Fatah was born outside Lahore in 1926, the youngest of six children. She was two years old when her father, a lawyer, died of cholera. Her brothers, who were much older, supported the family. As a little girl, she wore a shalwar kameez. She remembers her mother pinning the dupatta around her neck to keep it from falling off when she played. But when she turned 13 and her stepsister turned 15, the neighbours complained. “They told my mother and my eldest brother, ‘Your sisters are getting mature. They’re not wearing a burka and we don’t like it.’”

From then on, the sisters wore burkas to and from school, hanging them on a rack just inside the school entrance. Her sister’s was dark brown; hers was light brown. There were two styles to choose from: the “shuttlecock” and the “letterbox,” each with a mesh-covered slit for the eyes. The “shuttlecock” version was just as it sounds—a cone-shaped garment that hangs from the head and falls to the ankles. Fatah and her sister chose the other style, the “letterbox,” because it had sleeves. But inside it was dark. “You can’t read. You can’t see what’s to your side. I felt like a trapped animal. I couldn’t breathe. I hated the burka.”

When she was 15 and in Grade 9, Fatah was betrothed to a distant cousin more than twice her age. It wasn’t until they were married and had moved to Bombay that her husband brought up her burka. “He said to me, ‘Take it off. The people we mix with don’t wear burkas.’ ” Her husband cut it with scissors and threw it in the garbage. I ask how that made her feel. She looks at me like it’s the stupidest question she’s ever heard. “I was very happy,” she says. “I could breathe.” That this was one patriarchal decision trumping another didn’t matter to Fatah. Either way, the choice was her husband’s to make.

N.S., the woman who wants to wear her niqab in the witness box, was born in Toronto. She began wearing a veil in 2003, when she was in her 20s. The court case—she has accused two men of sexual assault, a male relative and a family friend—has been stuck at the preliminary inquiry stage since 2008. The judge, after weighing N.S.’s desire to testify in her niqab against the defendants’ right to face their accuser, ordered her to remove the garment. N.S. and her lawyer, David Butt, appealed. Both the Superior Court and the Court of Appeal sent it back to the trial judge, with instructions that he reconsider testimony concerning the genuineness of N.S.’s religious beliefs.

Butt says if witnesses are forced to remove their veils there will be consequences, such as a drop in the reporting of sexual assaults. He adds that the Supreme Court will likely not comment on the validity of a religious practice—whether a face veil or a ceremonial dagger or a crucifix. Nor does the court care how long you’ve held your religious beliefs; it only asks that they be sincere. Then it will balance that belief against other Charter rights.

In my view, there is something wrong with a system that relies on a judge’s ability to assess the “genuineness” of someone’s religious beliefs—especially when his determination risks placing a higher value on a practice that is sexist and oppressive.

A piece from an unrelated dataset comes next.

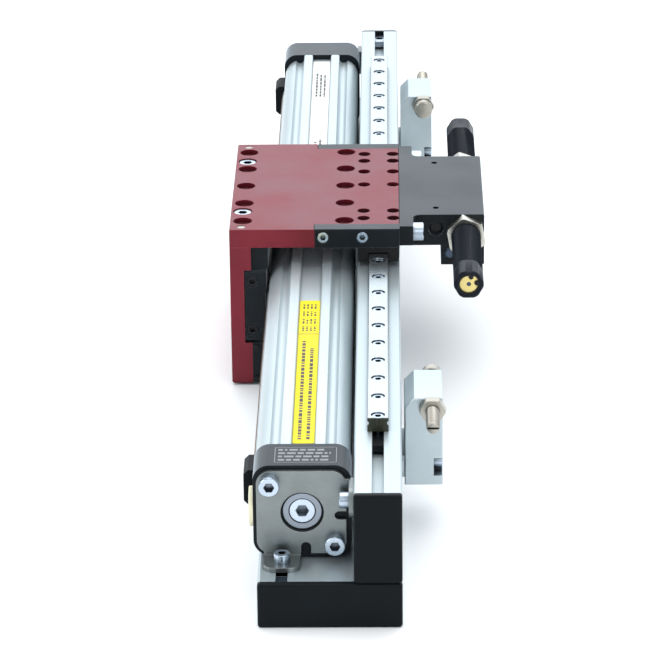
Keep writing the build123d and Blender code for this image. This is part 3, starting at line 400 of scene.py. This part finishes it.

Fatah hadn’t heard about the case until I mentioned it. I ask if she thinks N.S. should remove her veil. “She should face her accused,” she says flatly. It occurs to me that Fatah and N.S. were subjected to the same cultural imperative to cover up—despite being separated by decades and continents. The irony is that Fatah was liberated from her burka around 70 years ago in India, while N.S. is “free” to wear her niqab here in Toronto.